* **Collected material**:
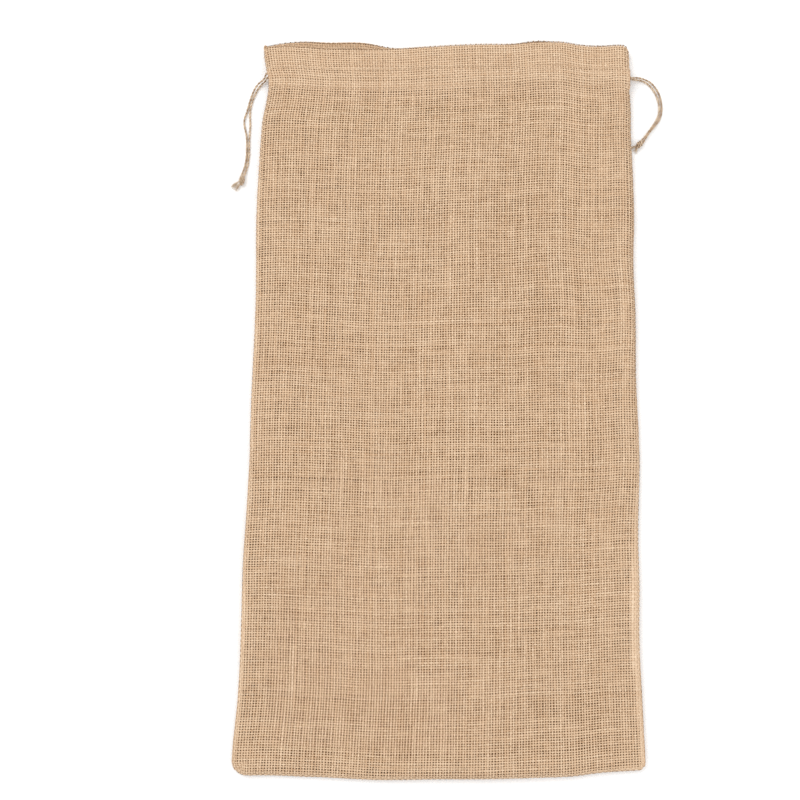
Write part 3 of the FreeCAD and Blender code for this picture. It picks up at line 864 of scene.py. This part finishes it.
def make_knot(name, node, heading):
    """An overhand knot of the doubled strand: slanting wraps round the strands inside."""
    centre = np.array(middle(node))
    ahead = normalised(np.array([*heading, 0.0]))
    side = np.array([-ahead[1], ahead[0], 0.0])
    up = np.array([0.0, 0.0, 1.0])
    turns = np.linspace(-KNOT_TURNS, KNOT_TURNS, 60)[:, None]
    angle = turns * 2 * math.pi
    radius = KNOT_RADIUS * (1 - KNOT_TAPER * np.abs(turns))
    knot = TubeMesh(name)
    for shift in (-WRAP_SHIFT, WRAP_SHIFT):
        lengthwise = turns * KNOT_PITCH + shift + KNOT_SLANT * radius * np.cos(angle)
        line = (centre + ahead * lengthwise + side * radius * np.cos(angle)
                + up * radius * KNOT_FLATNESS * np.sin(angle))
        line[:, 2] = np.maximum(line[:, 2], LOWEST_WRAP)
        knot.add_strand(line, phase=3 * shift / MM, tone=0.45, fuzz=14)
    # The two strands inside come closer together and lower towards the frayed ends.
    for shift in (-CORE_SHIFT, CORE_SHIFT):
        start = centre - ahead * CORE_BACK + side * shift
        end = centre + ahead * CORE_AHEAD + side * shift * 0.7 - up * 0.9 * MM
        core = start + (end - start) * np.linspace(0, 1, 14)[:, None]
        knot.add_strand(core, phase=2 * shift / MM, tone=0.35, fuzz=6)
    return knot.build(materials["jute"])


def make_frayed_ends(name, knot_node, node, fan_out):
    """The strand ends past the knot, untwisted into loose fibres."""
    low, high = (np.array(corner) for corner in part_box(node))
    knot = np.array(middle(knot_node))
    tips = np.array([low[0], low[1] * 0.6 + high[1] * 0.4, low[2] + 1.0 * MM])
    length = np.linalg.norm(tips - knot)
    ahead = normalised(tips - knot)
    side = np.array([-ahead[1], ahead[0], 0.0])
    steps = np.linspace(0, 1, FRAY_POINTS)[:, None]
    taper = np.linspace(1, 0.5, FRAY_POINTS)
    ends = TubeMesh(name)
    for strand_side in (-1, 1):
        fan = side * fan_out * strand_side
        for _ in range(FRAY_FIBRES):
            spread = side * rng.normal(0, 0.09) + np.array([0, 0, rng.uniform(-0.10, 0.12)])
            reach = length * rng.uniform(0.60, 1.05) - FRAY_START
            start = knot + ahead * FRAY_START + side * strand_side * 0.9 * MM
            start = start + side * rng.uniform(-0.5, 0.5) * MM
            bend = side * rng.normal(0, 1.2) * MM
            line = start + (ahead + fan + spread) * reach * steps + bend * steps ** 2
            line[:, 2] = np.maximum(line[:, 2], LOWEST_FRAY)
            thick = rng.uniform(0.12, 0.22) * MM
            ends.add(line, thick * taper, rng.uniform(0.25, 0.75), ring=5)
    return ends.build(materials["jute"])


def straight_run(name, node):
    """The strand along its channel."""
    (low_x, _, _), (high_x, _, _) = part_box(node)
    _, y, z = middle(node)
    run = TubeMesh(name)
    run.add_strand(np.array([[low_x, y, z], [high_x, y, z]]))
    return run.build(materials["jute"])


def half_turn(name, node, far_side):
    """The strand's way round inside the far side seam, from front channel to back."""
    low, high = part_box(node)
    _, y, z = middle(node)
    radius = (high[2] - low[2] - STRAND) / 2
    start_x = low[0] if far_side > 0 else high[0]
    angles = np.linspace(math.pi / 2, -math.pi / 2, 24)
    line = np.stack([start_x + far_side * radius * np.cos(angles),
                     np.full(len(angles), y), z + radius * np.sin(angles)], axis=1)
    turn = TubeMesh(name)
    turn.add_strand(line, tone=0.4)
    return turn.build(materials["jute"])


def stand_in(piece, body, node):
    """Lets a piece ride on a body in place of one CAD node."""
    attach(piece, body)
    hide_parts(node)
    return piece


def make_drawstring(side_name, side, knot_heading, fan_out):
    """All of one string. Its half turn stays with the bag, and the rest slides as one body."""
    name = f"{side_name}_drawstring"
    for where in ("front", "back"):
        node = f"{name}_{where}_run"
        stand_in(straight_run(f"{node}_strand", node), name, node)
    turn = half_turn(f"{name}_turn_strand", f"{name}_turn", -side)
    stand_in(turn, "bag", f"{name}_turn")

    knot_node, fray_node = f"{name}_knot", f"{name}_frayed_ends"
    knot = make_knot(f"{name}_overhand_knot", knot_node, knot_heading)
    stand_in(knot, name, knot_node)
    fray = make_frayed_ends(f"{name}_frayed_fibres", knot_node, fray_node, fan_out)
    stand_in(fray, name, fray_node)

    for where, phase, tone in (("front", 1.0, 0.38), ("back", 2.4, 0.66)):
        node = f"{name}_{where}_tail"
        path = nurbs_points(ROUTES[node])
        tail = TubeMesh(f"{node}_strand")
        tail.add_strand(path, phase, tone, fuzz=TAIL_FUZZ)
        strand = stand_in(tail.build(materials["jute"]), name, node)


# ---------------------------------------------------------------- stitching

STITCH = 4.2 * MM           # from one stitch to the next
STITCH_GAP = 0.9 * MM
STITCH_RADIUS = 0.26 * MM
STITCH_ARCH = np.array([-0.7, -0.05, 0.12, 0.12, -0.05, -0.7]) * MM     # height over the cloth
ROW_INSET = 4 * MM          # from the side of the mouth in to the end of each row
FIRST_STITCH = 2 * MM       # from the row's end
LOWEST_THREAD = 0.45 * MM   # keeps the back panel's thread above the floor
SEAM_INSET = 1.0 * MM       # from the seam in to its thread, in the cloth
GAP_FROM_MOUTH = 22 * MM, 40 * MM   # the cord gap's two ends, where the seam's thread stops


def row_of_stitches(name, node, line, outward):
    """A row of short stitches on the cloth, each arched between its two needle holes."""
    points, gone = evenly(line, 0.5 * MM)
    row = TubeMesh(name)
    start = FIRST_STITCH
    while start + STITCH < gone[-1]:
        length = (STITCH - STITCH_GAP) * rng.uniform(0.9, 1.1)
        places = start + np.linspace(0, 1, len(STITCH_ARCH)) * length
        dash = np.stack([np.interp(places, gone, points[:, k]) for k in range(3)], axis=1)
        row.add(dash + np.array(outward) * STITCH_ARCH[:, None], STITCH_RADIUS, ring=6)
        start += STITCH
    stand_in(row.build(materials["thread"]), "bag", node)


def make_hem_rows(panel, shape, up):
    """One panel's two rows through its hem, above and below the cord channel."""
    reach = MOUTH_HALF_WIDTH - ROW_INSET
    across = np.linspace(-reach, reach, 160)
    for row, row_y in (("header", HEADER_ROW_Y), ("channel", CHANNEL_ROW_Y)):
        along = shape.MOUTH_FOLD - (MOUTH_Y - row_y)
        line, _ = shape(across, np.full(len(across), along))
        line[:, 2] += (OVER_UNDER + 0.1 * MM) * up
        line[:, 2] = np.maximum(line[:, 2], LOWEST_THREAD)
        row_of_stitches(f"{panel}_{row}_stitches", f"{panel}_{row}_stitching", line, (0, 0, up))


def make_seam_rows(shape):
    """Both side seams, below and above the cord gaps, and the seam along the base."""
    gap_top, gap_bottom = GAP_FROM_MOUTH
    for side_name, side in (("left", -1), ("right", 1)):
        for part, low, high in (("side", max(BASE_CORNERS), LENGTH - gap_bottom),
                                ("header_seam", LENGTH - gap_top, LENGTH - 3 * MM)):
            along = np.linspace(low, high, 120)
            across = side * (half_width(BASE_Y + along) - ROLL_REACH + ROLL_ARC - SEAM_INSET)
            line, _ = shape(across, along)
            row_of_stitches(f"{side_name}_{part}_stitches", f"{side_name}_{part}_stitching",
                            line, (side, 0, 0))
    reach = BASE_HALF_WIDTH - max(BASE_CORNERS)
    across = np.linspace(-reach, reach, 160)
    line, _ = shape(across, np.full(len(across), 0.5 * MM))
    row_of_stitches("base_stitches", "base_stitching", line, (0, -1, 0))


# ---------------------------------------------------------------- stage, light, camera


def make_stage():
    bpy.ops.mesh.primitive_plane_add(size=8, location=(0, 0, -0.4 * MM))
    floor = bpy.context.object
    floor.name = "floor"
    material, _, shader = new_material("floor")
    shader.inputs["Base Color"].default_value = (0.93, 0.93, 0.93, 1)
    floor.data.materials.append(material)

    world = bpy.data.worlds.new("studio")
    bpy.context.scene.world = world
    world.use_nodes = True
    background = world.node_tree.nodes["Background"]
    background.inputs["Color"].default_value = (1, 1, 1, 1)
    background.inputs["Strength"].default_value = 0.97
    add_softbox("key_softbox", (-1.3, 1.1, 2.3), size=1.8, power=30.0)
    add_softbox("fill_softbox", (1.6, -0.9, 2.2), size=2.0, power=12.0)


def add_softbox(name, place, size, power):
    """A square light that faces the middle of the bag."""
    light = bpy.data.lights.new(name, "AREA")
    light.size = size
    light.energy = power
    lamp = bpy.data.objects.new(name, light)
    lamp.location = place
    x, y, z = place
    lamp.rotation_euler = math.atan2(math.hypot(x, y), z), 0, math.atan2(-y, -x) - math.pi / 2
    bpy.context.scene.collection.objects.link(lamp)


def make_camera():
    camera = bpy.data.cameras.new("camera")
    camera.sensor_width = 36.0
    camera.lens = 55.0
    holder = bpy.data.objects.new("camera", camera)
    holder.location = (-36.7 * MM, -157.7 * MM, 1096 * MM)
    holder.rotation_euler = (math.radians(8.0), 0, math.radians(0.82))
    bpy.context.scene.collection.objects.link(holder)
    bpy.context.scene.camera = holder
    bpy.context.scene.view_settings.view_transform = "Standard"
    # The weave is finer than the denoiser's guide passes can hold, and they would smear it.
    bpy.context.scene.cycles.denoising_input_passes = "RGB"


# ---------------------------------------------------------------- the bag

make_camera()
make_stage()
make_drawstring("left", -1, knot_heading=(-0.25, -0.97), fan_out=0.17)
make_drawstring("right", 1, knot_heading=(-0.8, -0.6), fan_out=0.34)

# Both panels are cut to one size, a little narrower at the mouth than at the base.
front_shape, back_shape = PanelShape(front=True), PanelShape(front=False)
back_cloth = weave_panel("back_panel_cloth", back_shape, round_yarns=False)
front_cloth = weave_panel("front_panel_cloth", front_shape, round_yarns=True)
for cloth, node, rests_on in ((back_cloth, "back_panel", []),
                              (front_cloth, "front_panel", ["back_panel_cloth"])):
    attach(cloth, "bag")
    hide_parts(node)
make_hem_rows("front", front_shape, up=1)
make_hem_rows("back", back_shape, up=-1)
make_seam_rows(front_shape)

* **Task prompt**: Pull out all lines of the data with the string "scene".

* **Solved problem**:
Write part 3 of the FreeCAD and Blender code for this picture. It picks up at line 864 of scene.py. This part finishes it.
    bpy.context.scene.world = world
    bpy.context.scene.collection.objects.link(lamp)
    bpy.context.scene.collection.objects.link(holder)
    bpy.context.scene.camera = holder
    bpy.context.scene.view_settings.view_transform = "Standard"
    bpy.context.scene.cycles.denoising_input_passes = "RGB"